## Your goal
Return the complete listing that follows, with each line reproduced exactly.

::::::

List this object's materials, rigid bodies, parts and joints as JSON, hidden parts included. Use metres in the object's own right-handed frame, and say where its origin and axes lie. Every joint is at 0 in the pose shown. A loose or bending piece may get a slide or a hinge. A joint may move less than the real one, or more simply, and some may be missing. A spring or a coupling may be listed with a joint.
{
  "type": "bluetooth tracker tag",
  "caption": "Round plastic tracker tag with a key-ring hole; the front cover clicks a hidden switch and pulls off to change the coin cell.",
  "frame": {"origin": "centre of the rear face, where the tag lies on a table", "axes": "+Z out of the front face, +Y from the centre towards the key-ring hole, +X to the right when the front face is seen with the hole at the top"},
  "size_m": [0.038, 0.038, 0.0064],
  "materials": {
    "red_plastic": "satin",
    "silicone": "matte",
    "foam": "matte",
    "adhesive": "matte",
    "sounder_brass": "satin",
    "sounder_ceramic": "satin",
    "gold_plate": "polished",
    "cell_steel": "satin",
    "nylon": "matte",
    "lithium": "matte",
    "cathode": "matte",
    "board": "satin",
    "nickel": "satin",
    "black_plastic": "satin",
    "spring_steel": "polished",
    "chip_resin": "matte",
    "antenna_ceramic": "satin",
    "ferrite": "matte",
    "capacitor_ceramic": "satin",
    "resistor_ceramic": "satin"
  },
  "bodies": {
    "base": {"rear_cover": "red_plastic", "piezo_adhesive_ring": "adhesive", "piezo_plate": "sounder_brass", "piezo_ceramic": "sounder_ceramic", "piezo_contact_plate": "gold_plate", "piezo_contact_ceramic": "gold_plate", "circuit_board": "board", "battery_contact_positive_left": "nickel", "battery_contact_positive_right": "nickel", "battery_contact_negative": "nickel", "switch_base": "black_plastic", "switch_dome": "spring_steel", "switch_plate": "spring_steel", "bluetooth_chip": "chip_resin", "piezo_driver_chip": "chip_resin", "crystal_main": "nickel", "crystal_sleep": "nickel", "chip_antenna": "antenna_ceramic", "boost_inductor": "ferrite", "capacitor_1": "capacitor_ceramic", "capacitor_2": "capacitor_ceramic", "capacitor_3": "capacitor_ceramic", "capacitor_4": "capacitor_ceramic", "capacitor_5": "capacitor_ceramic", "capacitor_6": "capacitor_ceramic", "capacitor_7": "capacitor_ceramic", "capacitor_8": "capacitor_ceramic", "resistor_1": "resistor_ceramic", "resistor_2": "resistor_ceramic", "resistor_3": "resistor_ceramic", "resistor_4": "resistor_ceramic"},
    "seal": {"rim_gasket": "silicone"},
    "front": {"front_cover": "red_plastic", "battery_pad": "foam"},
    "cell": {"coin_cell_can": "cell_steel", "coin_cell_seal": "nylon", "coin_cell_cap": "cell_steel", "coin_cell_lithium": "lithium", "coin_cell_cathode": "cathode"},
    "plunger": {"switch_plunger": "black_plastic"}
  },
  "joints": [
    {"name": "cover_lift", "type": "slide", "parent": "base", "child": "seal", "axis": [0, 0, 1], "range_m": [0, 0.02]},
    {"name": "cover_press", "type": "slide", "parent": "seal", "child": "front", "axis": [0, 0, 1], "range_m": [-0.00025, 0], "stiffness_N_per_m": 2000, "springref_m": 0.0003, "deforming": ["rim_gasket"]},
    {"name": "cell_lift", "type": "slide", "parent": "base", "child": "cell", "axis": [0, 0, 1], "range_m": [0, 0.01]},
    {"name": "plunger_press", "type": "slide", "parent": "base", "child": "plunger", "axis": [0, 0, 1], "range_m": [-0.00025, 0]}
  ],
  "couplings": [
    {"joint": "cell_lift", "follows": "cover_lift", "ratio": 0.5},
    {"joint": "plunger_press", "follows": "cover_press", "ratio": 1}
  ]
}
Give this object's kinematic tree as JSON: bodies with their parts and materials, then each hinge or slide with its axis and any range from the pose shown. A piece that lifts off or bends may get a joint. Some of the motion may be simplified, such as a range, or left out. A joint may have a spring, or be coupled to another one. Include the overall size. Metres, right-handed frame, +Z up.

::::::

## Reply
List this object's materials, rigid bodies, parts and joints as JSON, hidden parts included. Use metres in the object's own right-handed frame, and say where its origin and axes lie. Every joint is at 0 in the pose shown. A loose or bending piece may get a slide or a hinge. A joint may move less than the real one, or more simply, and some may be missing. A spring or a coupling may be listed with a joint.
{
  "type": "bluetooth tracker tag",
  "caption": "Round plastic tracker tag with a key-ring hole; the front cover clicks a hidden switch and pulls off to change the coin cell.",
  "frame": {"origin": "centre of the rear face, where the tag lies on a table", "axes": "+Z out of the front face, +Y from the centre towards the key-ring hole, +X to the right when the front face is seen with the hole at the top"},
  "size_m": [0.038, 0.038, 0.0064],
  "materials": {
    "red_plastic": "satin",
    "silicone": "matte",
    "foam": "matte",
    "adhesive": "matte",
    "sounder_brass": "satin",
    "sounder_ceramic": "satin",
    "gold_plate": "polished",
    "cell_steel": "satin",
    "nylon": "matte",
    "lithium": "matte",
    "cathode": "matte",
    "board": "satin",
    "nickel": "satin",
    "black_plastic": "satin",
    "spring_steel": "polished",
    "chip_resin": "matte",
    "antenna_ceramic": "satin",
    "ferrite": "matte",
    "capacitor_ceramic": "satin",
    "resistor_ceramic": "satin"
  },
  "bodies": {
    "base": {"rear_cover": "red_plastic", "piezo_adhesive_ring": "adhesive", "piezo_plate": "sounder_brass", "piezo_ceramic": "sounder_ceramic", "piezo_contact_plate": "gold_plate", "piezo_contact_ceramic": "gold_plate", "circuit_board": "board", "battery_contact_positive_left": "nickel", "battery_contact_positive_right": "nickel", "battery_contact_negative": "nickel", "switch_base": "black_plastic", "switch_dome": "spring_steel", "switch_plate": "spring_steel", "bluetooth_chip": "chip_resin", "piezo_driver_chip": "chip_resin", "crystal_main": "nickel", "crystal_sleep": "nickel", "chip_antenna": "antenna_ceramic", "boost_inductor": "ferrite", "capacitor_1": "capacitor_ceramic", "capacitor_2": "capacitor_ceramic", "capacitor_3": "capacitor_ceramic", "capacitor_4": "capacitor_ceramic", "capacitor_5": "capacitor_ceramic", "capacitor_6": "capacitor_ceramic", "capacitor_7": "capacitor_ceramic", "capacitor_8": "capacitor_ceramic", "resistor_1": "resistor_ceramic", "resistor_2": "resistor_ceramic", "resistor_3": "resistor_ceramic", "resistor_4": "resistor_ceramic"},
    "seal": {"rim_gasket": "silicone"},
    "front": {"front_cover": "red_plastic", "battery_pad": "foam"},
    "cell": {"coin_cell_can": "cell_steel", "coin_cell_seal": "nylon", "coin_cell_cap": "cell_steel", "coin_cell_lithium": "lithium", "coin_cell_cathode": "cathode"},
    "plunger": {"switch_plunger": "black_plastic"}
  },
  "joints": [
    {"name": "cover_lift", "type": "slide", "parent": "base", "child": "seal", "axis": [0, 0, 1], "range_m": [0, 0.02]},
    {"name": "cover_press", "type": "slide", "parent": "seal", "child": "front", "axis": [0, 0, 1], "range_m": [-0.00025, 0], "stiffness_N_per_m": 2000, "springref_m": 0.0003, "deforming": ["rim_gasket"]},
    {"name": "cell_lift", "type": "slide", "parent": "base", "child": "cell", "axis": [0, 0, 1], "range_m": [0, 0.01]},
    {"name": "plunger_press", "type": "slide", "parent": "base", "child": "plunger", "axis": [0, 0, 1], "range_m": [-0.00025, 0]}
  ],
  "couplings": [
    {"joint": "cell_lift", "follows": "cover_lift", "ratio": 0.5},
    {"joint": "plunger_press", "follows": "cover_press", "ratio": 1}
  ]
}
Give this object's kinematic tree as JSON: bodies with their parts and materials, then each hinge or slide with its axis and any range from the pose shown. A piece that lifts off or bends may get a joint. Some of the motion may be simplified, such as a range, or left out. A joint may have a spring, or be coupled to another one. Include the overall size. Metres, right-handed frame, +Z up.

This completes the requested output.